Bahkan sebuah stasiun kereta api mini dibangun di bagian atas benteng
tepat di atas gerbang utama, memungkinkan pengunjung untuk mengitari
sisi atas benteng dengan menggunakan kereta mini.
Di dalam
benteng itu sendiri pengunjung bisa melihat beberapa foto dokumentasi
seputar bentuk asli bangunan benteng saat ditemukan dan tahap-tahap
pemugaran yang telah dilakukan terhadapnya. Ruangan-ruangan bekas barak
militer, asrama, pos jaga bisa dilihat didalam benteng dan semuanya
boleh dibilang dalam keadaan rapi dan bersih.
Hanya saja
sebuah papan pengumuman yang ditempel dibagian luar benteng berisi
"Sebelum masuk benteng sebaiknya anda berdoa sejenak menurut
kepercayaan masing-masing", sempat menimbulkan kerutan di dahi saat
membacanya karena berkesan seram. Mungkinkah pernah terjadi hal-hal
diluar nalar yang menimpa pengunjung saat berada didalam benteng,
seperti kesurupan ?
Benteng Van der Wijck sebenarnya dibangun pada awal abad 19 atau
sekitar tahun 1820-an, bersamaan meluasnya pemberontakan Diponegoro.

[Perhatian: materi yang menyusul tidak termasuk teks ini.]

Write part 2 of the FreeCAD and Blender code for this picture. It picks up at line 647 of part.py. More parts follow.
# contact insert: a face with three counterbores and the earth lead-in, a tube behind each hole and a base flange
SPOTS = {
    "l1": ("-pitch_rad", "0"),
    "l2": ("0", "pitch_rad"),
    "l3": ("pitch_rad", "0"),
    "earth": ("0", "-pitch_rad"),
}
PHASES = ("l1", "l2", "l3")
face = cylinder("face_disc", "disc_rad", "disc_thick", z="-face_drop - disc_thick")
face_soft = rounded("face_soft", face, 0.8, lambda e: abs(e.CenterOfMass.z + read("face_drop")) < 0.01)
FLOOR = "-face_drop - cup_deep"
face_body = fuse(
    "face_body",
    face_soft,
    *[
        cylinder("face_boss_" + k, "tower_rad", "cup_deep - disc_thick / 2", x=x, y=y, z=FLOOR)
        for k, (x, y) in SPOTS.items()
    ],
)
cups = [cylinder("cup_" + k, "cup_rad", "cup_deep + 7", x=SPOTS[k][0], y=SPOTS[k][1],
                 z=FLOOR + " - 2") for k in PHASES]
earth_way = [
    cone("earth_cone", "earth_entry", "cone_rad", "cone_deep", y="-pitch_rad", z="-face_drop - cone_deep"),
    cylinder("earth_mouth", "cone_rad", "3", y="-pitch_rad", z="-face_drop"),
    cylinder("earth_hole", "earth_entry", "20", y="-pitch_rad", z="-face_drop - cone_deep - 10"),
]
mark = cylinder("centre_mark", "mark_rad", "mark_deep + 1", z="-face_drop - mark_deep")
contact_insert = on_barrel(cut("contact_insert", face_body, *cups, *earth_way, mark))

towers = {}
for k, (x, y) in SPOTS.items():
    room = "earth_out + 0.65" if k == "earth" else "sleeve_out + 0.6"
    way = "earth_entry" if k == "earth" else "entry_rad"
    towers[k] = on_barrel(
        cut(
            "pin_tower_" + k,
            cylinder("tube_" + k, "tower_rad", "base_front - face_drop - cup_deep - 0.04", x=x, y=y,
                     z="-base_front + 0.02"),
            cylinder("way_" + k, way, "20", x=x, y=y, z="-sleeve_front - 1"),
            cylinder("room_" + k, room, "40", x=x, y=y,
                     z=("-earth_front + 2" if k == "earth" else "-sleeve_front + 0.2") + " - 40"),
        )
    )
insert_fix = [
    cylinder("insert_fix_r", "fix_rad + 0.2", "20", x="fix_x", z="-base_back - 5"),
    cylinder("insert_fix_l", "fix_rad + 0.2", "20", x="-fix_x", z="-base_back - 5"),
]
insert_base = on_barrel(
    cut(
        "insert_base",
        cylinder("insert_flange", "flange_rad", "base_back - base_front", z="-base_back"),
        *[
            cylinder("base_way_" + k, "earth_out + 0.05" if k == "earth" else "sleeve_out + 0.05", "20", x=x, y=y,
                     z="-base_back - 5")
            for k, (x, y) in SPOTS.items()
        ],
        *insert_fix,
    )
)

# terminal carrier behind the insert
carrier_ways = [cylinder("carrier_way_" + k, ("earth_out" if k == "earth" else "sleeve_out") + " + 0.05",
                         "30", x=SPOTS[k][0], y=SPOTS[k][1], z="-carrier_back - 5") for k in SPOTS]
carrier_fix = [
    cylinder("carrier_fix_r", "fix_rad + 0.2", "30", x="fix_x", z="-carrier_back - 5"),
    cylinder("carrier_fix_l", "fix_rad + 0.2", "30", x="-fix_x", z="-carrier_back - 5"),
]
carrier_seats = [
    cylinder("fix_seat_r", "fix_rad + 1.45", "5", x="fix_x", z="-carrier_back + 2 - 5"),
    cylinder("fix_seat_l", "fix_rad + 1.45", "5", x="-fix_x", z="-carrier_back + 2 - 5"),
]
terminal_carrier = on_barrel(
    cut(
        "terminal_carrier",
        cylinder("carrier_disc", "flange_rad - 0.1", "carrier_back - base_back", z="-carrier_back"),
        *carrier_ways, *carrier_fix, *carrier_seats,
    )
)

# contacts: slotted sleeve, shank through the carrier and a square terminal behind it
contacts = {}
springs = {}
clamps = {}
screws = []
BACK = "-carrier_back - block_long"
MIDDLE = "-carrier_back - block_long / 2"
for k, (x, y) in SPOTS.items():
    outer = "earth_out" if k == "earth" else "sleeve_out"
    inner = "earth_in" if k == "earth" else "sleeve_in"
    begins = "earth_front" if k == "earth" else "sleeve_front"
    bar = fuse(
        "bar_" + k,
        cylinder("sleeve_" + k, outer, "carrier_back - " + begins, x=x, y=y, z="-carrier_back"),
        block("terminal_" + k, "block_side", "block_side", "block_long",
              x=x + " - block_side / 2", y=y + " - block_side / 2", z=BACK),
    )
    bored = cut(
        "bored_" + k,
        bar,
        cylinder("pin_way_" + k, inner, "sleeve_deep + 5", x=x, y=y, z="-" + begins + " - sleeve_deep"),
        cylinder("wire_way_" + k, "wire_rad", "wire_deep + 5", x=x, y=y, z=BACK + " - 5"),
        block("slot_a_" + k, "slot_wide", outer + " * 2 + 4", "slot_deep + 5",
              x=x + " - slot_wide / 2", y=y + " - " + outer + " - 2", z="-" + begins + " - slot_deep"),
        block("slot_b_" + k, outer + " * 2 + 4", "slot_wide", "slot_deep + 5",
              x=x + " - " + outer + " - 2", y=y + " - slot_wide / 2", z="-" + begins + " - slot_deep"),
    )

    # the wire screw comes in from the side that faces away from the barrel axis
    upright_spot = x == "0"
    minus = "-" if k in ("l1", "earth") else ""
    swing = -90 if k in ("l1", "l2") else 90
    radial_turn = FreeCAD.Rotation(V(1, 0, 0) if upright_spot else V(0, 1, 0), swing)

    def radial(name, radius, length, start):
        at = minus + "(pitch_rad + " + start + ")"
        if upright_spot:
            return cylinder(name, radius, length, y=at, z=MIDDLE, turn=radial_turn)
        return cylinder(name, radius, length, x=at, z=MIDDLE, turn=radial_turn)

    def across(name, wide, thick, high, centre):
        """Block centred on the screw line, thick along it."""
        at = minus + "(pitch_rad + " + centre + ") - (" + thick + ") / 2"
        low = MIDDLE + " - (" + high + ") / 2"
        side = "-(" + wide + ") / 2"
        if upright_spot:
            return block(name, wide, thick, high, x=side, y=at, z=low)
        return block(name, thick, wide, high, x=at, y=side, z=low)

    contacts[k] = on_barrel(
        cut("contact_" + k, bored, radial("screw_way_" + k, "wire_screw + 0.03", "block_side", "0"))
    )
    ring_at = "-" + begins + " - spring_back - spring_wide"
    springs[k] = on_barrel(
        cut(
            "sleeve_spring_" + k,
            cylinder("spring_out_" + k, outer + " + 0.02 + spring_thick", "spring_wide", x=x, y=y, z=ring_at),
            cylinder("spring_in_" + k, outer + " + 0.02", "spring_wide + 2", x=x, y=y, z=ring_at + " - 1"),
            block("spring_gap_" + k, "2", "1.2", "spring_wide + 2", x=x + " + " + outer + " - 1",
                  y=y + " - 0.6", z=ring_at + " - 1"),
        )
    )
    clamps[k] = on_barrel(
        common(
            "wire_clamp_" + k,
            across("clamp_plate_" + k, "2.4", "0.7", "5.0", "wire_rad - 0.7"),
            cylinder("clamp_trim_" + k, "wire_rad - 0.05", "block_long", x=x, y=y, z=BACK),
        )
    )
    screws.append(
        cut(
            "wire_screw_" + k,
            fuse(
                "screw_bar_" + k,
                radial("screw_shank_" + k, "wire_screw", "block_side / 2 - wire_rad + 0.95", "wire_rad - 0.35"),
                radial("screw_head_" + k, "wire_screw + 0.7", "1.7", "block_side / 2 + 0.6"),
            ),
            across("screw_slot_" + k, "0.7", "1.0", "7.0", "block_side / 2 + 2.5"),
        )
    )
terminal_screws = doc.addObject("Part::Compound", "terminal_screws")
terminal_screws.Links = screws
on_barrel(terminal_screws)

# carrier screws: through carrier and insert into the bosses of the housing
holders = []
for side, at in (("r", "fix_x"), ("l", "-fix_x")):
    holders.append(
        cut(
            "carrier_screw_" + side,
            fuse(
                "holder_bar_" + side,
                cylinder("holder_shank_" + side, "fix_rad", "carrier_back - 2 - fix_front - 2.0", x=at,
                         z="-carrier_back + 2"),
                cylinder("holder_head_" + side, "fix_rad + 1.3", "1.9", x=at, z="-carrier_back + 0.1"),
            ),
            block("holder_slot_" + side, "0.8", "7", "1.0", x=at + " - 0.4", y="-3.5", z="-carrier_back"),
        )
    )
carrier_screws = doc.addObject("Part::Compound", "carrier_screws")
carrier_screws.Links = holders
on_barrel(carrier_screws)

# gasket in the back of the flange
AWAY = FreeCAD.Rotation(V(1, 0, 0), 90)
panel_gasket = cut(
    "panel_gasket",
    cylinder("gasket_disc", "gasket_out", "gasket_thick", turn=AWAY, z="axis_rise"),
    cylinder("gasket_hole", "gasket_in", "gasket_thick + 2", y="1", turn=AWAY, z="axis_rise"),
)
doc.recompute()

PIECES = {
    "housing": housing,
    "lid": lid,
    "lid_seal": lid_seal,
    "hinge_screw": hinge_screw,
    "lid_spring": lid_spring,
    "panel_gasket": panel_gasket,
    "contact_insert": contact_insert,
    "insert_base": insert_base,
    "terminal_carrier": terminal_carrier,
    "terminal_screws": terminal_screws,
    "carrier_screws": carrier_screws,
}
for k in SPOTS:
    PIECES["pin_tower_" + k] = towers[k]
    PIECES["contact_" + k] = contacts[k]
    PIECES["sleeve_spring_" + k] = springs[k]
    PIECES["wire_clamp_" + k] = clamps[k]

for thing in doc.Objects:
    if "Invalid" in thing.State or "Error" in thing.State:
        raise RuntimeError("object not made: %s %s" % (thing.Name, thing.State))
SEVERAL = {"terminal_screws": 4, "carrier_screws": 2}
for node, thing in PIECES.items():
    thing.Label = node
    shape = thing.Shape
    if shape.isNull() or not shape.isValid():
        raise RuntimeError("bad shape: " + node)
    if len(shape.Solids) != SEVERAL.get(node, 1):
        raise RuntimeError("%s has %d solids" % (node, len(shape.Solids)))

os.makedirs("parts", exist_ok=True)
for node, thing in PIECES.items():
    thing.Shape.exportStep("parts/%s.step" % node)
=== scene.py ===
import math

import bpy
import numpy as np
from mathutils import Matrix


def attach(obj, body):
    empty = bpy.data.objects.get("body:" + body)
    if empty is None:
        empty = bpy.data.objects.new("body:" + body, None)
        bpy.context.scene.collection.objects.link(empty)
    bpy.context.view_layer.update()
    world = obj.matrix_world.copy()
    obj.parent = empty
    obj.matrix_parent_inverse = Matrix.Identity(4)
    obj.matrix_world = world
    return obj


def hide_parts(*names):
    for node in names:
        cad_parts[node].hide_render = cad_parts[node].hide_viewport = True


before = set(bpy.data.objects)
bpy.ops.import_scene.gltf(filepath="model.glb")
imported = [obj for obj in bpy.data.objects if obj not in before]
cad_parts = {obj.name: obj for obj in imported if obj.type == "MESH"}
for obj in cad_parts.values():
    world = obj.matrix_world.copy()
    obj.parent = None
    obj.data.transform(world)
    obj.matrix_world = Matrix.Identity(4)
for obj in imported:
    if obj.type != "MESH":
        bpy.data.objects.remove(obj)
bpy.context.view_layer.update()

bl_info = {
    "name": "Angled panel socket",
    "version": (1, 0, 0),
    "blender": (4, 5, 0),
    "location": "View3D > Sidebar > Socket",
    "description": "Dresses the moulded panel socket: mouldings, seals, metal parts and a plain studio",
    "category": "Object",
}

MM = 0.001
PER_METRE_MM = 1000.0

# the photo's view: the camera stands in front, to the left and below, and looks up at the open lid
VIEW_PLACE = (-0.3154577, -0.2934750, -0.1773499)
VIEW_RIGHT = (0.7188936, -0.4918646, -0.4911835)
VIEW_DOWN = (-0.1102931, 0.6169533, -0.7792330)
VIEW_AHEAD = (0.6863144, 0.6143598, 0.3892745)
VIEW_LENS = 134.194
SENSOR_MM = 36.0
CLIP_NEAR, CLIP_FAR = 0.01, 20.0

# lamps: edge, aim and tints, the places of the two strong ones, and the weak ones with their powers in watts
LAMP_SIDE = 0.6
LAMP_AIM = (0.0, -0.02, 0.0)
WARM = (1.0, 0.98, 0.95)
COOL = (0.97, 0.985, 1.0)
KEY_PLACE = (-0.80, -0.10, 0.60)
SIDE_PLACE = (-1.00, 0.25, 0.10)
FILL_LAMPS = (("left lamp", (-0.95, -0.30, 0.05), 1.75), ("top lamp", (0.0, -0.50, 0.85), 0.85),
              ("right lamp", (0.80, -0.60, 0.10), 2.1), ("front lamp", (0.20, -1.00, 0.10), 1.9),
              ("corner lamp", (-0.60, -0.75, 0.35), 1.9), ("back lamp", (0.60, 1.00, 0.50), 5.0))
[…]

Pemberontakan ini ternyata sangat merepotkan pemerintah kolonial
Belanda karena Diponegoro didukung beberapa tokoh elit di Jawa bagian
Selatan. Maka dari itu Belanda lalu menerapkan taktik benteng stelsel
yaitu daerah yang dikuasai segera dibangun benteng.
Tokoh yang memprakarsai pendirian benteng ini adalah gubernur jenderal
Van den Bosch. Tujuannya jelas sebagai tempat pertahanan (sekaligus
penyerangan) di daerah karesidenan Kedu Selatan. Pada masa itu, banyak
benteng yang dibangun dengan sistem kerja rodi (kerja paksa) karena ada
aturan bahwa penduduk harus membayar pajak dalam bentuk tenaga kerja.

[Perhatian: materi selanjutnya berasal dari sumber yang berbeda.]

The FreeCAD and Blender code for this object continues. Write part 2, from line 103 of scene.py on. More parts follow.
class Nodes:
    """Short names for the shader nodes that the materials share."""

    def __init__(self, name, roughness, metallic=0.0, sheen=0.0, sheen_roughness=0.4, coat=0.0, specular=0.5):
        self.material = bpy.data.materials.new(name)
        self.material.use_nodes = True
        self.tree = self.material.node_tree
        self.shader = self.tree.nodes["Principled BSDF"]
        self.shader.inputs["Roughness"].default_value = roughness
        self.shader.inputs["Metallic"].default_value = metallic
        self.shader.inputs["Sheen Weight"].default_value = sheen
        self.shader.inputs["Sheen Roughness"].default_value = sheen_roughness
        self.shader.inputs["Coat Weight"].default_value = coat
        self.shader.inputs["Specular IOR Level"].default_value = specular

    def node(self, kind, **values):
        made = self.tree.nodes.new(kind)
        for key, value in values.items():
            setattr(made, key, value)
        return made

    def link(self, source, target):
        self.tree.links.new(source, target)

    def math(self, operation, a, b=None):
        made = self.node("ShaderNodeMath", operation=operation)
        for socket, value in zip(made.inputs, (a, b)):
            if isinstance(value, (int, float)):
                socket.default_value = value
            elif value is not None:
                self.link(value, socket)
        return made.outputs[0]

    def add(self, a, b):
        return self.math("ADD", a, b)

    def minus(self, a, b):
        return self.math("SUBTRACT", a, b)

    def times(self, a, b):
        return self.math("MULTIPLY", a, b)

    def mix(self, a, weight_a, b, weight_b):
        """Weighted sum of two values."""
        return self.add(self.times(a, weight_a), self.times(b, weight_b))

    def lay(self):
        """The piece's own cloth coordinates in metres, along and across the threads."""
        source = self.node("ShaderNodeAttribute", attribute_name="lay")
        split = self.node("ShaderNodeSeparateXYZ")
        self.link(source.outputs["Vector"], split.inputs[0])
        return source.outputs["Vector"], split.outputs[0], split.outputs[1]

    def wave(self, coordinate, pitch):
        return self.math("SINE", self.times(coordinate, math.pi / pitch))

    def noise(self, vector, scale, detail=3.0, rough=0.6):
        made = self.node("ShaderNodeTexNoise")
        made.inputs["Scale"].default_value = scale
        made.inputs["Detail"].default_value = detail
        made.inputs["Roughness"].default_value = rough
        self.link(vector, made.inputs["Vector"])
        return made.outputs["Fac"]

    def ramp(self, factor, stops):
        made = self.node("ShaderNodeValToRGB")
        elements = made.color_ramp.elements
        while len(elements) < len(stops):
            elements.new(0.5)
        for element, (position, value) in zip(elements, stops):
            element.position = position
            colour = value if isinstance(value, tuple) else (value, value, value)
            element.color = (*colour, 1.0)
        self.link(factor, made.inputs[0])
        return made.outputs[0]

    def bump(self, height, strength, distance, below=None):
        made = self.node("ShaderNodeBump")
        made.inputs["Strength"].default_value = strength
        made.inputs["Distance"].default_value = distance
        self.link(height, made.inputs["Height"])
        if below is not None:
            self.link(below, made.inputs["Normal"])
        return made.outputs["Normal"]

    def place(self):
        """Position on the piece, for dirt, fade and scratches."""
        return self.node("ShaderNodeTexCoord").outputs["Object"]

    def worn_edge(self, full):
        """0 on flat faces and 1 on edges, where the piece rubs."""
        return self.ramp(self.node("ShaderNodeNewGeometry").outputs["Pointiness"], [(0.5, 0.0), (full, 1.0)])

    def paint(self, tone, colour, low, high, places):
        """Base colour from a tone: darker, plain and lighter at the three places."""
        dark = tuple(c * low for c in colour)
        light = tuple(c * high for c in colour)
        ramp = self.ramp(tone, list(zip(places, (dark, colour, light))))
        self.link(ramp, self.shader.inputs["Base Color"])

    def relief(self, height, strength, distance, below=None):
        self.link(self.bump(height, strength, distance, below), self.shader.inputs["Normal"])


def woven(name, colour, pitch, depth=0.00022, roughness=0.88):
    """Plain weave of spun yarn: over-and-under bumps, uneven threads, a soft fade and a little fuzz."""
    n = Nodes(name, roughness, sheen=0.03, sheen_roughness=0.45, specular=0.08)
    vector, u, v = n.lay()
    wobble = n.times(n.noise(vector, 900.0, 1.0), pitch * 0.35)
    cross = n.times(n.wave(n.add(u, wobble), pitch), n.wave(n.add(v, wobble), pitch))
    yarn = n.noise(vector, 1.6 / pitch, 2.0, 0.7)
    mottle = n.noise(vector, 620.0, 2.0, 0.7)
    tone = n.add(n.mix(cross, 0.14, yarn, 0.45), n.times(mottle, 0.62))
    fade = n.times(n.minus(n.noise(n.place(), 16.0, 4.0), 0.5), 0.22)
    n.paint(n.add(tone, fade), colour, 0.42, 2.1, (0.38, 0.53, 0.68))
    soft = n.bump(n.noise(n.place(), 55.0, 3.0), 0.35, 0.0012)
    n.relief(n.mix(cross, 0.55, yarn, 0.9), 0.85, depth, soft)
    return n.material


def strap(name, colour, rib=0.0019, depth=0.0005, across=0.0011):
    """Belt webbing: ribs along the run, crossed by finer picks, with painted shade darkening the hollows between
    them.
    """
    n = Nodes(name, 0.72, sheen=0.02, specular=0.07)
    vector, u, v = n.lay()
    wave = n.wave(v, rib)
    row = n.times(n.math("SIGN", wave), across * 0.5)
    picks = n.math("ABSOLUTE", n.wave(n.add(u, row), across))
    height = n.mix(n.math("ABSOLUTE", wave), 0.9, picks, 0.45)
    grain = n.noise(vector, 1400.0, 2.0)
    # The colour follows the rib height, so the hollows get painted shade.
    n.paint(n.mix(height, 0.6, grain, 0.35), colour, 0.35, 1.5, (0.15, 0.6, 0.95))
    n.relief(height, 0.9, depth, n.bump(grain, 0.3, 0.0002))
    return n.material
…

Tentu saja cara ini membuat penduduk kita makin menderita apalagi
sebelumnya gubernur jenderal Deandels punya proyek serupa yaitu jalan
raya pos (Anyer – Penarukan, sepanjang l.k. 1.000 km), juga dengan
kerja rodi.
Dilihat dari bentuk bangunan, pembangunannya sezaman
dengan benteng Willem (Ambarawa) dan Prins Oranje (Semarang – kini
sudah hancur).
Pada awal didirikan, benteng dengan tinggi
tembok 10 m ini diberi nama Fort Cochius (Benteng Cochius). Namanya
diambil dari salah seorang perwira militer Belanda (Frans David
Cochius) yang pernah ditugaskan di daerah Bagelen (salah wilayah
karesidenan Kedu).
Nama Van der Wijck, yang tercantum pada bagian depan pintu masuk,
merupakan salah seorang perwira militer Belanda yang pernah menjadi
komandan di Benteng tersebut. Reputasi van der Wijck ini cukup
cemerlang karena salah satu jasanya adalah membungkam para pejuang
Aceh, tentunya dengan cara yang kejam. Pada zaman Jepang, benteng ini
dimanfaatkan sebagai barak dan tempat latihan para pejuang PETA.

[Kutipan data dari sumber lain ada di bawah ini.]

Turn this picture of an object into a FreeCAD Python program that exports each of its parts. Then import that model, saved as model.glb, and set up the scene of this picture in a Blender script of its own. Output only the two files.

Dilihat dari fisiknya, bangunan yang luasnya 3.606,62 m2 ini sudah
mengalami renovasi yang cukup bagus. Sayangnya renovasi ini kurang
memperhatikan kaidah konservasi bangunan bersejarah mengingat bangunan
ini potensial sebagai salah satu warisan budaya (cultural heritage).